Sur le chemin du lac d’Allos, Parc national du Mercantour, Alpes de Haute-Provence, mai 2009
On s’est pris à imaginer la vie comme un long fil de laine qui se déroule vers l’infini devant soi. Une vie où les joies et les succès un à un s’agrègent et cimentent l’avenir au soleil toujours le même. Pareille illusion néglige imprudemment les coups du sort et les choix à opérer, les mutations et le désordre des astres.
Des tournants, des pertes, des chagrins non seulement brouillent ou déforment les perspectives rectrices, ils explorent aussi notre aptitude à surmonter cette imprévoyance qui fait le sang des gens bêtement heureux.

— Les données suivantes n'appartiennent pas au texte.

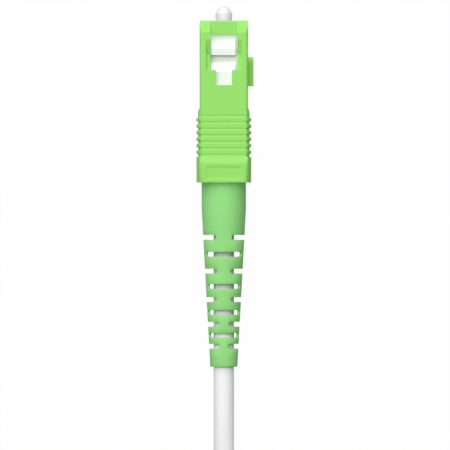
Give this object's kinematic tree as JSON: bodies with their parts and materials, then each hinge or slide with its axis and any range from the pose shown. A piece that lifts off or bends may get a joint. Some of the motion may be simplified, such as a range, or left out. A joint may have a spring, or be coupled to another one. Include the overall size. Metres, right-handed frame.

Les ruptures ne sauraient pourtant confirmer l’allure dramatique du destin. Même brutales ou tempétueuses, elles ne nous défont de nous-mêmes. Les ruptures ne brisent que nos premières certitudes, et d’abord celle qui nous soufflait bien à tort que nous n’étions pas seul au monde. Affronter une rupture ressemble alors à un exercice de lucidité. L’enjambement des ruptures tient d’un sport aux règles délicates mais au score final sans appel : « je suis encore ici ».
Provoquées ou subies, les ruptures font étinceler d’une couleur particulière les années qui les portent. J’ai vécu des grandes ruptures, parfois confluentes, millésimées comme des vins de mémoire : 1979, 1984, 1991, 1996, 2001… Il y a aussi les petites ruptures qui fendillent les lèvres à notre insu, sur le rebord des jours bus à grandes lampées. Chaque seconde qui passe glisserait même la menace d’une rupture, si on les écoutait toutes chuinter la chanson du vide. Autant de ruptures finalement plus durables que les continuités, et vitales le plus souvent, pour qui sait les consommer (avec modération, de préférence).